わ! かった陶芸 (明窓窯)

 作陶や技術的方法、疑問、質問など陶芸全般 
 特に電動轆轤技法、各種装飾方法、釉薬などについてお話します。

大物を作る11(手捻ると轆轤を併用2)

2011-06-25 21:38:55 | 失敗と対策
大きな作品(大物)を作る話の、最終回です。

 5) 手捻りと轆轤の共同作業で、背の高い作品を作る

  ② タタラ板を、筒に巻きつけて、背の高い作品を作る

    粘土の紐を巻き上げる方法では、紐の太さの問題や、繋ぎ目の処理など、意外と前準備の作業が、

    多くなります。それらを、省略する方法ともいえます。

   a) 肉厚が1~2cm程度の厚みのタタラを、紙を巻いた、太めの径の筒に巻きつけ、繋ぎ目を

    しっかり寄せて接着します。その際。合わせ目に水を付けると、より強固に繋がります。

     筒の径は、片手が完全に入る大きさにします。最低でも径が12cmは欲しいです。

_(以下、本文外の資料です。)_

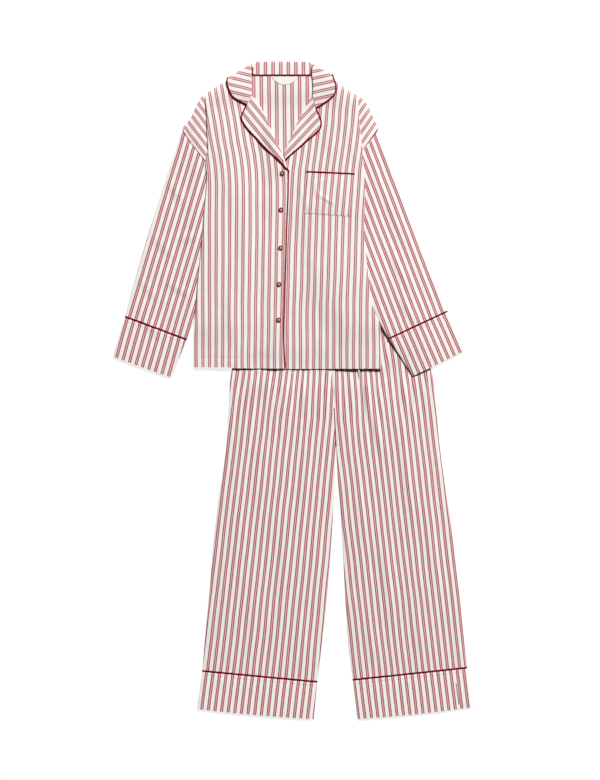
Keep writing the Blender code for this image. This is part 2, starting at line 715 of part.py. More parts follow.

    ・ 筒は出来れば、作品の最大径に近い方が、後の作業がし易いです。

      水道屋さんが使う、塩ビの管は、径も豊富で、使い易く重宝しています。

      (余談ですが、私の場合、最大径が21.5cmの物も用意しています。傘立てなどは、

       筒に巻き付けて、底をつければ、直ぐに出来上がります。)

    ・ 以前、轆轤は遠心力が働くので、径を大きくする事は、さほど難しくは、ありませんと

      お話しましたが、今回の方法では、なるべく径を広げずに、逆に必要な所の径を、

      細く作る方が、作り易いです。詳細は後で述べます。

      繋ぎ目に、段差があれば消します。(段差の原因は、肉厚の差です。)

   b) 筒に巻いたまま底を、貼り付けます。

     底に成る土を、轆轤の中心に置き、しっかり固定してから、筆に水を付け、接着面を濡らし、

     筒を置き接着し、筒を抜きます。筒が中空の場合には、抜き易いですが、瓶などの様に、

     底が付いている場合は、巻き付けが強いと、中々瓶が抜けません。 又、時間がたち過ぎると、

     土が収縮して、筒が抜けなく恐れがありますので、早めに筒を抜きます。  

   c) 底の内側にやや厚めの紐を、1本巻き補強します。

     轆轤作りや、紐を巻き上げる方法と比べ、側面の肉厚が一定しています。

     即ち、下部に行くほど、肉厚になっているのが、普通ですが、この場合、底近くの肉が薄い為、

     轆轤作業が、不安定に成ります。そこで、補強する訳です。

     又、肉が薄いと、削り作業を十分行う事も出来ません。

  d) 轆轤を回転させる前に、大まかな形を作ります。

    底周辺の径を狭め、口周辺の径も狭めます。

    即ち、底部は外から中心方向に、力を加えて細くし、口周辺は、両手で土を摘み、近ずける様に
 
    して狭めます。

    但し、肉厚が2cmもあると、径を細めた時に、拠れが発生し易いです、それ故、径を大きく

    狭める形の場合は、巻きつけるタタラの肉厚を、やや薄くします。

  e) 轆轤を回転させ、内外の凸凹をなくしてから、形を作ります。

    両手に水に濡らした布を持ち、水切れしない様に、徐々に形を作ります。

    壷の様に、首があり、手が入らない時は、柄コテを使いなす。

    当然、両手は繋げる事が出来ませんので、内外の手の位置関係を、しっかり確認しながら

    作業します。

  f) この方法での、轆轤作業が難い点は、繋ぎ目周辺で、上手く土が伸びない事です。

    それ故、轆轤作業前に、タタラの繋ぎ面を、なるたけ丁寧に接合する事です。

以上にて、「大きな作品を作る」の話を終わります。

次回より、新たなテーマでお話する、予定です。